WRITTEN TASK - In the material below, find all lines with the string "parts" and copy them.

PROVIDED MATERIAL -
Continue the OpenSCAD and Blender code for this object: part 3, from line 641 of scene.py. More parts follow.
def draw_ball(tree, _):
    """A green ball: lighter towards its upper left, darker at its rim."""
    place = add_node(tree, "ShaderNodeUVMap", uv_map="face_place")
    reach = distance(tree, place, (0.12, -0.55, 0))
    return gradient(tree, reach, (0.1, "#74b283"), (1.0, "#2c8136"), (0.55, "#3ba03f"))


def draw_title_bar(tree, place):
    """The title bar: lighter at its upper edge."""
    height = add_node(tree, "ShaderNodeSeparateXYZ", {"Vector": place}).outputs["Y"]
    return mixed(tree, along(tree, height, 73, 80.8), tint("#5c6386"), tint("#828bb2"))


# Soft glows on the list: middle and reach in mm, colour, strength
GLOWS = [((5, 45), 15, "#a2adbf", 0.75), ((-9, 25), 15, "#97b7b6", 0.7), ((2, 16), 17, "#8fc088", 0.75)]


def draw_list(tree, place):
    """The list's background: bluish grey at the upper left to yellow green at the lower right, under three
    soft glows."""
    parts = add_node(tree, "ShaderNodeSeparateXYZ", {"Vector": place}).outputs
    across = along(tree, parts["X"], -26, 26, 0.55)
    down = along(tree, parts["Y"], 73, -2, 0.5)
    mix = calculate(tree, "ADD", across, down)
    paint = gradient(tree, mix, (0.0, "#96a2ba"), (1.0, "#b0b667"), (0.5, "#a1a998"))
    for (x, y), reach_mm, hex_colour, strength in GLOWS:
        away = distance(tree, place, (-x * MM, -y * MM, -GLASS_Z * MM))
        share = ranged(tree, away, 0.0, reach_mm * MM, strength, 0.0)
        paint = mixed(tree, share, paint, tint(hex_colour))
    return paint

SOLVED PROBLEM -
Continue the OpenSCAD and Blender code for this object: part 3, from line 641 of scene.py. More parts follow.
    parts = add_node(tree, "ShaderNodeSeparateXYZ", {"Vector": place}).outputs
    across = along(tree, parts["X"], -26, 26, 0.55)
    down = along(tree, parts["Y"], 73, -2, 0.5)